Mack's statement also does not fall into the exception under Miranda for answers to routine booking questions about biographical data and basic identifying information that "appear reasonably related to the police's administrative concerns." Pennsylvania v. Muniz, 496 U.S. 582, 601-02 (1990). "Whether the information gathered turns out to be incriminating in some respect does not, by itself, alter the general rule that pedigree questioning does not fall under the strictures of Miranda." Rosa v. McCray, 396 F.3d 210, 221 (2d Cir. 2005) (citing cases). SA James's question was clearly outside of the scope of routine pedigree questions and basic identifying information such as name, date of birth, age, race, height, weight, eye color, and hair color. See id.; see also Chandler, 2016 WL 614679, at *16 ("Routine booking questions are those designed to elicit an arrestee's pedigree, such as the arrestee's name, aliases, date of birth, address, place of employment, and marital status.").

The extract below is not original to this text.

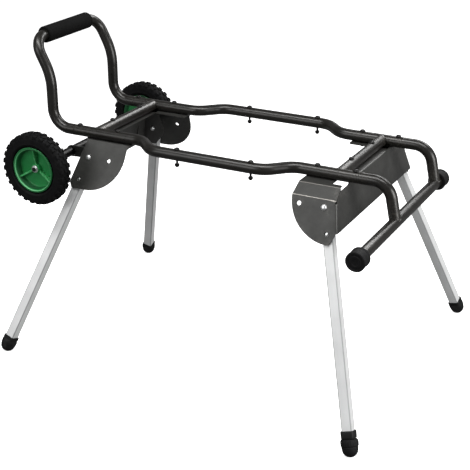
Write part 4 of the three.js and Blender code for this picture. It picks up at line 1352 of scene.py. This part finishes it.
for side, s in SIDES.items():
    wm = Matrix.Translation(P(WHEEL_X, s * WHEEL_Y, WHEEL_Z)) @ Matrix.Rotation(-math.pi / 2 * s, 4, "X")
    rim = finish_mesh(f"{side}_wheel_rim_moulding", wheel_rim(), GREEN, wm, sharp=38)
    stand_for(rim, "rim_plastic", f"{side}_wheel_rim")
    tyre = finish_mesh(f"{side}_wheel_tyre_moulding", wheel_tyre(), TYRE, wm, sharp=40)
    mod = tyre.modifiers.new("lug_round", "BEVEL")
    mod.width = 0.0005
    mod.segments = 1
    mod.limit_method = "ANGLE"
    mod.angle_limit = math.radians(50)
    mod.harden_normals = True
    stand_for(tyre, "tyre", f"{side}_wheel_tyre")
    stand_for(finish_mesh(f"{side}_push_nut_cap", push_nut(), ZINC, wm), "zinc", f"{side}_push_nut")


# ------------------------------------------------------------------ floor, light, camera
def plane(name, size, z, material):
    me = bpy.data.meshes.new(name)
    corners = [(x * size, y * size, z) for x, y in ((-1, -1), (1, -1), (1, 1), (-1, 1))]
    me.from_pydata(corners, [], [(0, 1, 2, 3)])
    me.materials.append(material)
    ob = bpy.data.objects.new(name, me)
    bpy.context.scene.collection.objects.link(ob)
    return ob


# most of the floor's brightness is its own light, kept off the stand and out of its reflections
m = Mat("studio_floor", Specular_IOR_Level=0.1)
m.colour(m.ramp(m.noise(0.8, 2), (0.3, (0.86, 0.86, 0.86, 1)), (0.7, (0.9, 0.9, 0.9, 1))))
m.b.inputs["Roughness"].default_value = 0.9
m.b.inputs["Emission Color"].default_value = (1, 1, 1, 1)
m.b.inputs["Emission Strength"].default_value = 0.8
floor = plane("studio_floor", 40.0, -0.0006, m.m)
floor.visible_diffuse = False
floor.visible_glossy = False

# soft surround: dimmer overhead and below than at the horizon
world = bpy.data.worlds.new("studio")
world.use_nodes = True
wt = world.node_tree
coord = wt.nodes.new("ShaderNodeTexCoord")
split = wt.nodes.new("ShaderNodeSeparateXYZ")
shift = wt.nodes.new("ShaderNodeMapRange")
ramp = wt.nodes.new("ShaderNodeValToRGB")
wt.links.new(coord.outputs["Generated"], split.inputs[0])
wt.links.new(split.outputs["Z"], shift.inputs["Value"])
shift.inputs["From Min"].default_value = -1
wt.links.new(shift.outputs["Result"], ramp.inputs["Fac"])
wt.links.new(ramp.outputs["Color"], wt.nodes["Background"].inputs["Color"])
stops = ramp.color_ramp.elements
stops.new(0.5)
for el, (p, c) in zip(stops, ((0.0, 0.16), (0.5, 0.26), (1.0, 0.14))):
    el.position = p
    el.color = (c, c, c, 1)
wt.nodes["Background"].inputs["Strength"].default_value = 1.0
bpy.context.scene.world = world


def area(name, at, to, size, power, size_y):
    """A soft box at one place, turned towards another."""
    data = bpy.data.lights.new(name, "AREA")
    data.energy = power
    data.shape = "RECTANGLE"
    data.size = size
    data.size_y = size_y
    ob = bpy.data.objects.new(name, data)
    bpy.context.scene.collection.objects.link(ob)
    ob.location = at
    ob.rotation_euler = (Vector(to) - Vector(at)).to_track_quat("-Z", "Y").to_euler()


# name, place, aim, width, power, height
area("front_left_box", (-1.5, -3.5, 1.9), (0, 0, 0.4), 2.2, 44, 1.8)
area("overhead_strip", (0.1, -0.9, 3.0), (0, 0, 0.6), 3.0, 84, 0.7)
area("back_strip", (0.6, 2.4, 2.4), (0, 0, 0.5), 2.6, 55, 0.6)
area("right_box", (3.4, -0.5, 1.2), (0.2, 0, 0.4), 1.8, 95, 1.8)

# camera at the photo's angle, in metres
cam_data = bpy.data.cameras.new("camera")
cam_data.sensor_width = 36
cam_data.lens = 87.970213
cam = bpy.data.objects.new("camera", cam_data)
bpy.context.scene.collection.objects.link(cam)
cam.location = (1.3705, -2.6520, 1.5924)
cam.rotation_mode = "QUATERNION"
cam.rotation_quaternion = Vector((-0.42116, 0.81707, -0.39373)).to_track_quat("-Z", "Y")
bpy.context.scene.camera = cam
bpy.context.scene.view_settings.view_transform = "Standard"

Thus, under the totality of the circumstances of this case, SA James's question could be construed as reasonably likely to elicit an incriminating response. This is not a case in which SA James made a casual comment, and Mack voluntarily or spontaneously responded. Because Mack had not been given Miranda warnings, the Government may not introduce at trial Mack's statement that he had seen the "wanted" poster online.
III. CONCLUSION
For the foregoing reasons, the Court GRANTS Mack's Motion in Limine (ECF No. 281).
SO ORDERED this 7th day of April, 2016, at Hartford, Connecticut.